República Dominicana tiene uno de los sistemas tributarios más incómodos de administrar. Hay casi un consenso de que resulta complicado de gestionar y deja muchas brechas para facilitar la evasión y la elusión. La presión fiscal, la relación que existe entre los ingresos tributarios y el producto interno bruto (PIB), finalizó en 15.1% en 2017, según el Ministerio de Hacienda, es una de las más bajas de América Latina. Este año, sin embargo, no será igual, pues apenas llegaría al 14.7%.

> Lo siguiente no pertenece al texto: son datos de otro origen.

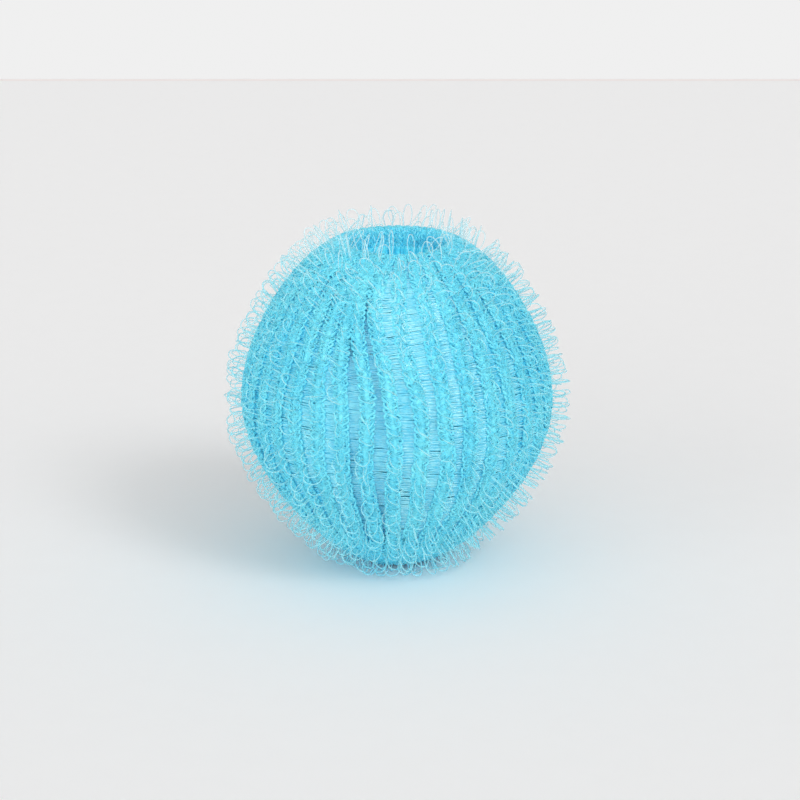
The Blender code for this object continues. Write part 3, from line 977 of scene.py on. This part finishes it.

Habría que preguntarse si con una presión fiscal por debajo del promedio de la región, y sin perspectivas reales de mejorar las recaudaciones hasta que no se haga una reforma real del sistema tributario, República Dominicana podrá salir del pantanal. Hay muchas interrogantes que responder al tema.
No hace tanto tiempo, el Ministerio de Economía, Planificación y Desarrollo planteó algo que tiene sentido, aunque depende desde qué punto de vista. La cuestión es que los dominicanos quieren vivir en el primer mundo, pero pagando impuestos del tercer mundo, esto a propósito de quererse comparar con naciones desarrolladas como Estados Unidos, Canadá o con cualquier país europeo.
Y podría ser cierto: los dominicanos, sin excepción, se quejan del mal estado de las calles y carreteras, de la falta de alumbrado público, del mal servicio de salud, de la calidad del sistema educativo a todos los niveles; de los bajos salarios y, muy importante, de la mala distribución de las riquezas. Todo esto es cierto.
Sin embargo, quizá hay tres aspectos para analizar detenidamente. El primero tiene que ver con la calidad del gasto, es decir, qué hace el Estado con los recursos que le ingresan sin importar si son pocos o suficientes. Otro aspecto, por supuesto, está relacionado con la vinculación que existe entre los ingresos y el PIB, pues es justo reconocer que si un país no recauda lo suficiente, tampoco tendrá recursos para mejorar (y ofrecer) los servicios públicos a los que está obligado.
El tercero, y el tema se ha puesto muy de moda, está relacionado con la transparencia. Los ciudadanos dominicanos, pero muy especialmente los empresarios, han sido reiterativos en la necesidad de atacar de raíz el mal de la corrupción. Y no se trata, según ellos, de buscar culpables o señalar responsables de uno u otro acto; su propuesta de actuar con transparencia va acorde con una máxima: una sociedad que convive con transparencia, destacando algunos ejemplos en países del primer mundo, será más equitativa.
El deseo de vivir en una sociedad del primer mundo, por más vueltas que se le quiera dar, habrá de nacer de un mea culpa generalizado, en el que todos acepten una cuota de responsabilidad. La falta de transparencia (o la corrupción) no sólo se expresa en el funcionario que acepta soborno y en el empresario que paga para lograr un contrato. El hecho está latente y sólo basta con mirar al espejo. Pensemos en este escenario: cuando un ciudadano común cruza la calle con la luz roja, estaciona su vehículo donde claramente se prohíbe o le pide un “chance” al agente de tránsito porque dobló en U o hizo un giro donde no se podía, ¿qué es? Una sociedad del primer mundo, por ende, se expresa de lo particular a la general.
En definitiva, no importa cuánto dinero recaude el Estado si en definitiva no hay una conciencia clara respecto al rumbo que debe llevar el país. En 2019 el Gobierno espera aumentar sus recaudaciones para alcanzar ingresos por el orden de los RD$689,930 millones. ¿Cuánto es con relación al PIB estimado de 2019? Si hay transparencia es lo que menos importa.